Lead time, more than any other variable, reveals where true problems exist in the supply chain. Look for bottleneck operations, then investigate how and why they happen and what impact they have. Optimizing manufacturing operations management requires many things to be fine-tuned, but eliminating persistent delays and lost time is the priority.
2. Draw on existing data.
Even if manufacturers need to collect more data from more sources to gain true insights, they already have data they can begin analyzing. It could be financial, operational, or physical — all of it contains insights that might be relevant to process engineers and continuous improvement experts. Working with available data helps companies cultivate their capabilities for the “big” data coming later.

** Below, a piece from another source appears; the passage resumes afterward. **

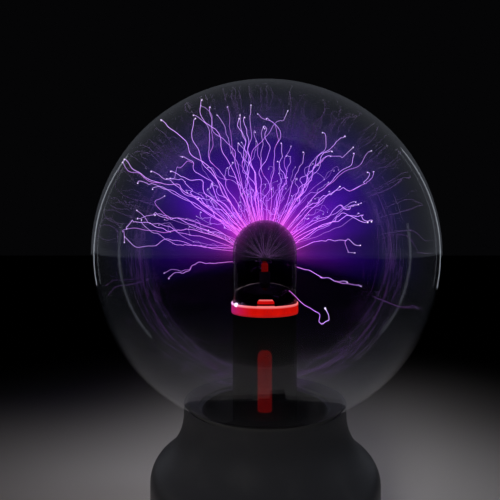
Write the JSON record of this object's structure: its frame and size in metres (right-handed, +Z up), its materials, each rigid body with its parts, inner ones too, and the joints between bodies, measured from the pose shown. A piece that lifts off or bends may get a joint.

3. Use AI to search for insights.
Collecting data is the first challenge; finding the insights within that data is the second. AI can aid this effort because it’s smarter and faster than humans. Analytics-driven by AI have been shown to improve order-to-delivery cycle times by 425% and supply chain efficiency by 260%. Compared to the alternatives, AI in supply chain makes it easy to begin leveraging analytics effectively.
4. Expose the unknowns.
The majority of details related to operations are unknown, even at the world’s leading factories. Data should be collected from sources that can illuminate these unknowns. Installing connected sensors is an ideal way to learn about previously opaque processes.
5. Keep things in perspective.
As manufacturers become more fluent with data, it’s tempting to become as tech-driven as possible. However, fully automated manufacturing is only an asset for some companies, namely those with predictable demand. In companies where demand is dynamic, automation is less of an asset. Every technology should be evaluated based on whether it delivers actual business value rather than just advanced capabilities.
People mistakenly think manufacturing is data-driven because logically it absolutely should be. Decision-makers are discovering this at the exact same time that technologies like IoT and Big Data solutions are finally making it possible. It’s an incredible opportunity, but soon it will become an industrywide obligation.